• [GIVEN ENTRIES]

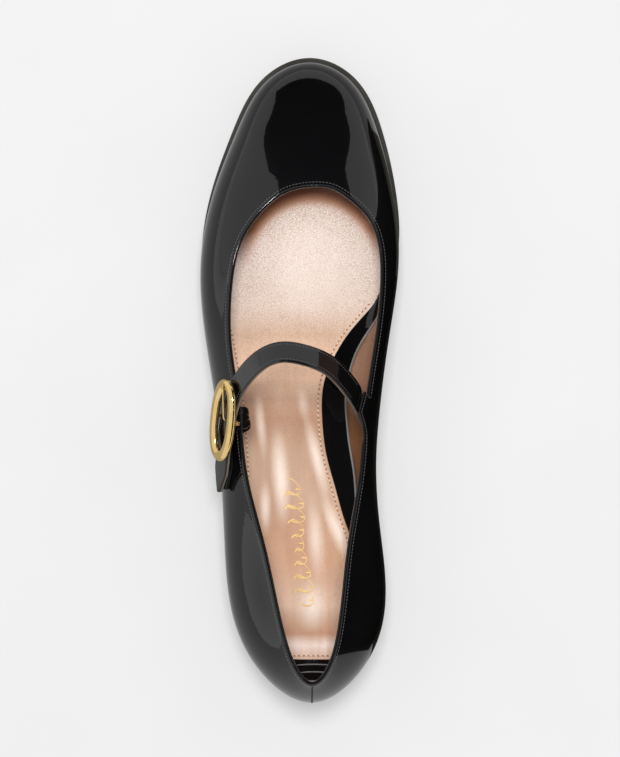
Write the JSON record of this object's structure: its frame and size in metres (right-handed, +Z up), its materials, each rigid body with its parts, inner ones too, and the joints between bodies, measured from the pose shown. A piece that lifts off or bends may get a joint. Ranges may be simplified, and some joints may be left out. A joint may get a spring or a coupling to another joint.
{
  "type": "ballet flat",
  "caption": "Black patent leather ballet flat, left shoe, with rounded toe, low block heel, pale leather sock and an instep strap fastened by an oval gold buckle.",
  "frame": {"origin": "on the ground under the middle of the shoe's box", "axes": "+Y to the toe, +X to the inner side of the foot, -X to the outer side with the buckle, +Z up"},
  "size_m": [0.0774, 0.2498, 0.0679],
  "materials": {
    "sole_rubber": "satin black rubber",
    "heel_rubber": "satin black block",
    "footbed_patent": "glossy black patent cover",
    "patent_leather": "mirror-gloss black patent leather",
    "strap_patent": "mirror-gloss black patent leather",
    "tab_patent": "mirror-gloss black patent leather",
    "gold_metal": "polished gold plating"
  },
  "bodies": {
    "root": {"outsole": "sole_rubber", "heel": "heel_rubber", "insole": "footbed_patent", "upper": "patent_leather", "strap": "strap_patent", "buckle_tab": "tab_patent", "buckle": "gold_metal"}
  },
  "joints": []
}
--
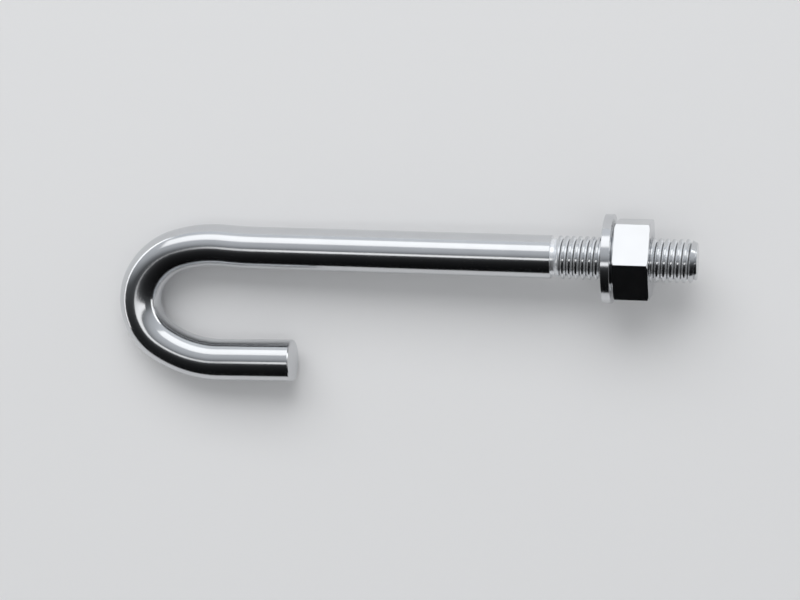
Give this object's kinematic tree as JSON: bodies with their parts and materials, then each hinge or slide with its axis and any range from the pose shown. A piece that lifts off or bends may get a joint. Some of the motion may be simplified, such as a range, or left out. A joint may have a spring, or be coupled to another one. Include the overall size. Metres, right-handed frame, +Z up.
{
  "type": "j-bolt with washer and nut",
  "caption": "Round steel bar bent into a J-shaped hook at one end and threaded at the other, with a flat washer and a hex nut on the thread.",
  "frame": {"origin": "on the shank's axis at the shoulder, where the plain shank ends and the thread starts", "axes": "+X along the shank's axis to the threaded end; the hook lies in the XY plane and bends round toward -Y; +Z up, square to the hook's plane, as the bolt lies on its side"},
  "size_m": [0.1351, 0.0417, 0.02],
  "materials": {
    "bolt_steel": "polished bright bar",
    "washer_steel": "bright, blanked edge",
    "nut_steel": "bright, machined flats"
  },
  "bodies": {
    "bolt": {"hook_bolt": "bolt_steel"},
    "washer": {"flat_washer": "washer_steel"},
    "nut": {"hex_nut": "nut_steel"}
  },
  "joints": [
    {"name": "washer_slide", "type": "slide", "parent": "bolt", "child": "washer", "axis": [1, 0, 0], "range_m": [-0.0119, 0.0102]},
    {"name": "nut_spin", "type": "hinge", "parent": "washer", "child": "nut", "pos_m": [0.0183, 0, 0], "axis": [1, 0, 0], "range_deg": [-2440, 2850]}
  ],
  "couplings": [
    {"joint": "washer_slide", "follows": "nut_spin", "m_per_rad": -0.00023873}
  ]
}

• [OBJECTIVE]
Show every line from the entries above in which "JSON" appears.

• [EXPECTED ANSWER]
Write the JSON record of this object's structure: its frame and size in metres (right-handed, +Z up), its materials, each rigid body with its parts, inner ones too, and the joints between bodies, measured from the pose shown. A piece that lifts off or bends may get a joint. Ranges may be simplified, and some joints may be left out. A joint may get a spring or a coupling to another joint.
Give this object's kinematic tree as JSON: bodies with their parts and materials, then each hinge or slide with its axis and any range from the pose shown. A piece that lifts off or bends may get a joint. Some of the motion may be simplified, such as a range, or left out. A joint may have a spring, or be coupled to another one. Include the overall size. Metres, right-handed frame, +Z up.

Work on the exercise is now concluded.